There’s a large gap between what this deal appears to promise and what it can actually deliver in the near term. Despite years of industry investment, no major player has scaled fully autonomous ride-hailing services without intervention. Cruise, owned by GM, had to suspend operations following safety incidents. Waymo, backed by Alphabet, still operates in limited geographic zones under controlled conditions.

Lucid has no known full-stack autonomy solution. The Uber deal implies that other software providers will layer autonomy onto Lucid’s vehicles—but integration isn’t plug-and-play. It involves sensor placement, control system compatibility, and complex software validation.

In short: no one’s close to cracking robotaxis at scale. This deal reflects intent, not imminent rollout.

Perhaps the most revealing aspect of this partnership is how it reallocates structural risk. Uber gains flexibility and future positioning without capital entanglement. Lucid gains demand—but also inherits operational risk.

If these vehicles are leased, Lucid will need to manage depreciation, insurance, and uptime in a commercial setting. If they’re sold, Uber still controls platform access and trip volume—leaving Lucid dependent on a downstream partner for usage rates and ROI. In either case, Lucid takes the balance sheet hit if autonomy adoption is delayed or public sentiment sours (as it recently has with Cruise). This is less about innovation and more about strategic positioning. Uber is outsourcing risk. Lucid is taking a calculated gamble to stay relevant.

To understand what makes this deal fragile, consider how Tesla and GM have approached similar terrain.

Tesla’s “Full Self-Driving” (FSD) offering, for all its controversy, is a direct-to-consumer software upgrade. It generates recurring revenue while keeping vehicle ownership with the user. Tesla doesn’t bet its fleet on FSD being ready—it monetizes progress in small increments.

GM’s Cruise, by contrast, made a full-stack commitment. Billions were spent on hardware, software, and operations. And when things went wrong, they unraveled quickly—regulatory scrutiny, public distrust, and financial pullback followed.

Lucid appears to be following neither path exactly. But its robotaxi involvement tilts closer to Cruise in structure—hardware committed before software certainty. That’s a precarious place to be.

At its core, the Lucid Uber robotaxi deal isn’t just a story of mobility innovation. It’s a capital structure negotiation. Uber’s message to the market is clear: it remains a key player in the future of transport, without overextending itself financially. Lucid’s message is more desperate: it is willing to take bold risks and reposition as a fleet partner to justify its valuation and keep production lines moving.

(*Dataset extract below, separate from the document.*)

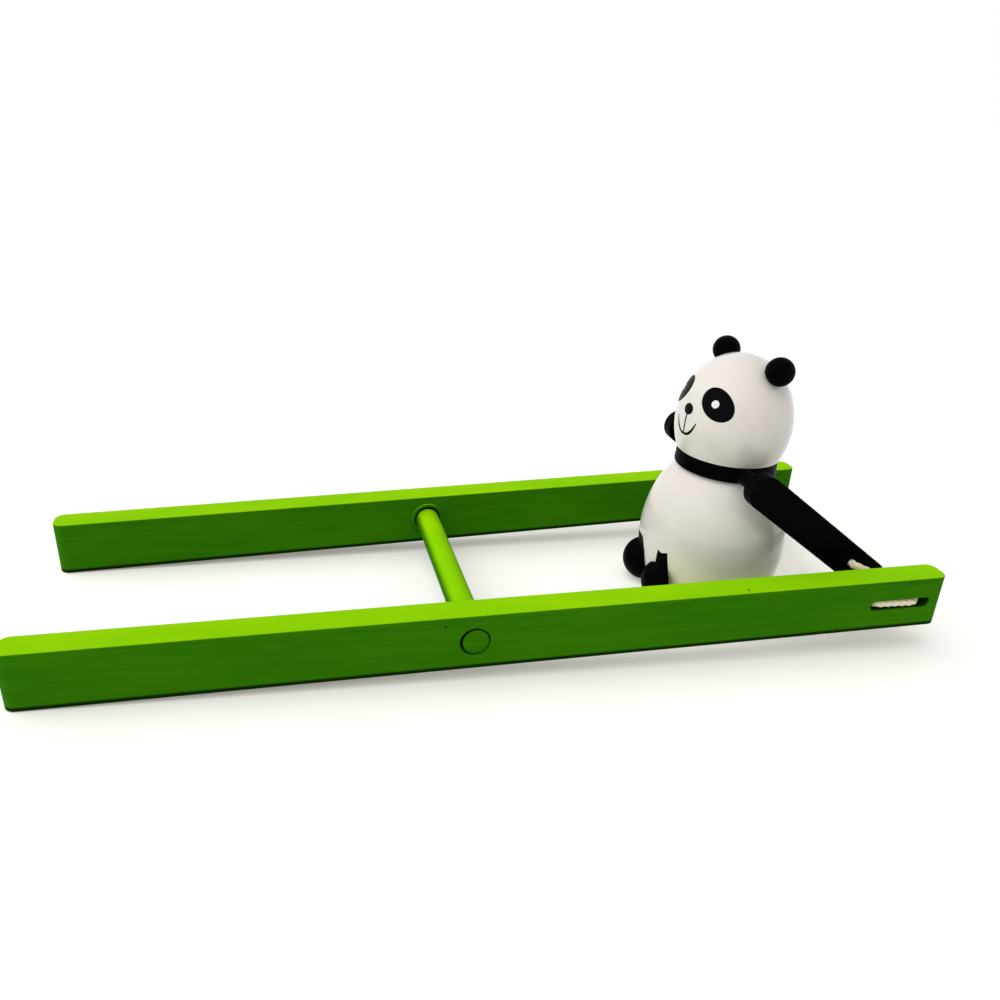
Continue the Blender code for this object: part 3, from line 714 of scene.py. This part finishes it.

For investors and strategy leaders, the lesson is simple. Don’t mistake futuristic headlines for financial fundamentals. Partnerships like these are often dressed as innovation bets, but functionally they’re balance sheet plays. Uber’s upside is reputational. Lucid’s downside is operational.

The $300 million Lucid Uber robotaxi deal gives both companies a narrative edge—but only one walks away with minimized risk. Lucid, still capital-constrained, is absorbing future uncertainty in exchange for short-term demand signaling. Uber, platform-focused and capex-light, is placing a leveraged bet—without putting skin in the game.

For now, this is less about self-driving cars—and more about who funds the belief.